__Given request__. From the entries below, say how many lines carry the word "before", and give nothing but the number.

__Extracted data__.
○ ○ ○ ○

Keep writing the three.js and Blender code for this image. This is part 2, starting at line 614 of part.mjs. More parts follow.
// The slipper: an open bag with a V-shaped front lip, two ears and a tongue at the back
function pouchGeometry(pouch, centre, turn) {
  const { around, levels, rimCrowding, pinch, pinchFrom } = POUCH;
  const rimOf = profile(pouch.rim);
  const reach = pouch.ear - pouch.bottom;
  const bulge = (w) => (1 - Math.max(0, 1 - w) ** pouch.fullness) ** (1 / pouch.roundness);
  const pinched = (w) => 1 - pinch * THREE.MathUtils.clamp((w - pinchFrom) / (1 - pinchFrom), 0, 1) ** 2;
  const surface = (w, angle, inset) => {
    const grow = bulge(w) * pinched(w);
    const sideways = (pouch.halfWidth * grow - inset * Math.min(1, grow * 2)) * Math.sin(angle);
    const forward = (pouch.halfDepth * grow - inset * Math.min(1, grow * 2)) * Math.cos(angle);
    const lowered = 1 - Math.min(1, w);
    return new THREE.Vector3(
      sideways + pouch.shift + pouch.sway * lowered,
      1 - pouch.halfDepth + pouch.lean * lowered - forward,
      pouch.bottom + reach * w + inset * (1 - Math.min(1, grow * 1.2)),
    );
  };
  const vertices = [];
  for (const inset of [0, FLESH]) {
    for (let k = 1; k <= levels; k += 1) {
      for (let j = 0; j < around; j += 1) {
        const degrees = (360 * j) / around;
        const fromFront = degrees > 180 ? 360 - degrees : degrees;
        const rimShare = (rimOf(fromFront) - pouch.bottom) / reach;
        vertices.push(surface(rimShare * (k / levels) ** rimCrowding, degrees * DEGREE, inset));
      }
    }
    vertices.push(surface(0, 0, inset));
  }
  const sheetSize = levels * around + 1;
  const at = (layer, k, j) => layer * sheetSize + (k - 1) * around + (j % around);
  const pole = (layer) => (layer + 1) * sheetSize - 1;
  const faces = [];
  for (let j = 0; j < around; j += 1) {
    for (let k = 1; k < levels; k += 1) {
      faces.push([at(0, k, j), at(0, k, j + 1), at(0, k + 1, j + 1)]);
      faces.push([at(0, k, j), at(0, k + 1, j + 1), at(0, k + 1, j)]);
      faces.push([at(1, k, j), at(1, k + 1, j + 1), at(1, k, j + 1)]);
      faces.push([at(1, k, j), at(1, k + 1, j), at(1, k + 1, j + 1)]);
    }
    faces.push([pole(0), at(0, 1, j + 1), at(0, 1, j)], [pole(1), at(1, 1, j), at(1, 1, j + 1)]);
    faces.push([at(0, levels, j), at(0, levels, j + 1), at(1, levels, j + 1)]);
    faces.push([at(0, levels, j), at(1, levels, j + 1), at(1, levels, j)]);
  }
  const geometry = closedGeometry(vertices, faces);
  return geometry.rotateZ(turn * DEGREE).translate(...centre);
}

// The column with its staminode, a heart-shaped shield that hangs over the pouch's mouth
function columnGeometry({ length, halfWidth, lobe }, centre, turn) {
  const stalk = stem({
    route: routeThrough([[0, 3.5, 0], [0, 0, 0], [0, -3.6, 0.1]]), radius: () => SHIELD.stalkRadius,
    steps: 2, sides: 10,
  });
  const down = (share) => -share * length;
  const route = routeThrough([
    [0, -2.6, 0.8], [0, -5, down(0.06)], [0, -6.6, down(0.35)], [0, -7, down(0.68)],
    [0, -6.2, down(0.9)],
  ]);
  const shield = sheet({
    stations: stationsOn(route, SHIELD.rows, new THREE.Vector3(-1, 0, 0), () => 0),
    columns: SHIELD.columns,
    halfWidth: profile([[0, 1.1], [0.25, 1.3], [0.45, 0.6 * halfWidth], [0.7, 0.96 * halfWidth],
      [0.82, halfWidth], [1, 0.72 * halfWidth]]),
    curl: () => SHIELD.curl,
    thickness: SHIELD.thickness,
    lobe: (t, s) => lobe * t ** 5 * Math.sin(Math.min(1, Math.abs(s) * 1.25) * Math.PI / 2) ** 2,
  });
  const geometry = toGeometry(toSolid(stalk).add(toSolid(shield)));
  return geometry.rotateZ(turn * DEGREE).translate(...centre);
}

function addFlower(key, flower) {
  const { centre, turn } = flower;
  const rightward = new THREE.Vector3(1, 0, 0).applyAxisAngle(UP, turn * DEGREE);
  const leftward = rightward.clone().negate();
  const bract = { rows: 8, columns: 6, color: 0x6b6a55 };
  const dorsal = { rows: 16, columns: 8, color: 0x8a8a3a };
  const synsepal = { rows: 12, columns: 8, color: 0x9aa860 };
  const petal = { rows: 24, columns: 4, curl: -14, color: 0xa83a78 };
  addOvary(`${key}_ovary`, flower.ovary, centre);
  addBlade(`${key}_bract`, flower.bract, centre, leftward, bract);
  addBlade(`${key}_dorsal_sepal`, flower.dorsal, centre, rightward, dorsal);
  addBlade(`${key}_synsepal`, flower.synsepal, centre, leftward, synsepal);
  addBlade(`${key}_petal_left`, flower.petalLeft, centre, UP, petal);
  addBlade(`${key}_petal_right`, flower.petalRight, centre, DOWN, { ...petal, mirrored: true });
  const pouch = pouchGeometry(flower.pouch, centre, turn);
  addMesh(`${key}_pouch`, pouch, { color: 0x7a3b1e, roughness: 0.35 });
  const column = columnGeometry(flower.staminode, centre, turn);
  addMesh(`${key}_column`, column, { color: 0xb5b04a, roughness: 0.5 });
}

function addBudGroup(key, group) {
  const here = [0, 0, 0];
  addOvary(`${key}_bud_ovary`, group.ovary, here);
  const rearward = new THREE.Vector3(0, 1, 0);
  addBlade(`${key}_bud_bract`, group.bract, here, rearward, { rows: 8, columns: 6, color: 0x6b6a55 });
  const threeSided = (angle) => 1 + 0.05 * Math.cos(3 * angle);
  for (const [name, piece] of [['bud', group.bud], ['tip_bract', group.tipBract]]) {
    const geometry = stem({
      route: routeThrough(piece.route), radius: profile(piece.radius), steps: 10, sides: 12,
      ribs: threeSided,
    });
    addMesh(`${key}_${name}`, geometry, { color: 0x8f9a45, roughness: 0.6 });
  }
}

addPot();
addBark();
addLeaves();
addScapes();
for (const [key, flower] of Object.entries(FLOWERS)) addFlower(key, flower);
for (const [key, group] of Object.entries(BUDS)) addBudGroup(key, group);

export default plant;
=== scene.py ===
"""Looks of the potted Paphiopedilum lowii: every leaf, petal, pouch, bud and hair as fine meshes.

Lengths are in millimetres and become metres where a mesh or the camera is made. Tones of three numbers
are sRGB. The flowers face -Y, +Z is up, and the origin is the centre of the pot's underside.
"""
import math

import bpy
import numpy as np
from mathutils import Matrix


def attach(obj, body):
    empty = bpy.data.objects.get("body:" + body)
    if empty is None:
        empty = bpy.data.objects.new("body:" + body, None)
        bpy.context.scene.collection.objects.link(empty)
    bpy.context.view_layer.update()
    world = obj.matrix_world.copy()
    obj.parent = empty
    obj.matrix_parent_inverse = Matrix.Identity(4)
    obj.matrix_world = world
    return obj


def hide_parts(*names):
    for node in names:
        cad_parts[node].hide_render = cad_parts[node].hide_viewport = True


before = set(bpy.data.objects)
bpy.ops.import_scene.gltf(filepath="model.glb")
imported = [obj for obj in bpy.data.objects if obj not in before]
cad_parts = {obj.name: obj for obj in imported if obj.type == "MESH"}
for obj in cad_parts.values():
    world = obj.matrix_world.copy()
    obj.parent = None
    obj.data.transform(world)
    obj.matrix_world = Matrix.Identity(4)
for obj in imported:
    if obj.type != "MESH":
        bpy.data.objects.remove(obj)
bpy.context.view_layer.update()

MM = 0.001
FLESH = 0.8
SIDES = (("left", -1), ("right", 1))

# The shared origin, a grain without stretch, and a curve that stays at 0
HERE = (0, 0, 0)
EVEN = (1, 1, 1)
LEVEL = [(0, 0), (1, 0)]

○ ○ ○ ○

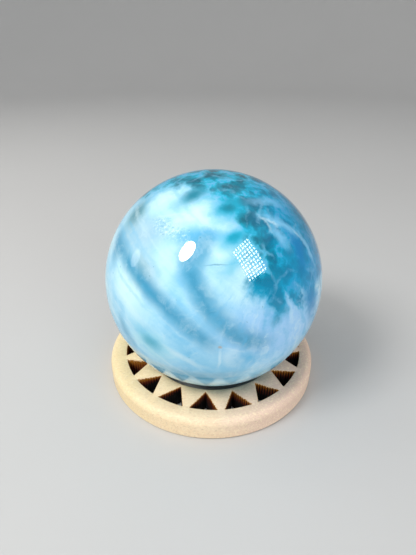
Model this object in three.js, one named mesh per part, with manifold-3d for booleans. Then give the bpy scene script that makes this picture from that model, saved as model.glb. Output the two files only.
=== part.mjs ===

○ ○ ○ ○

__Finished answer__. 2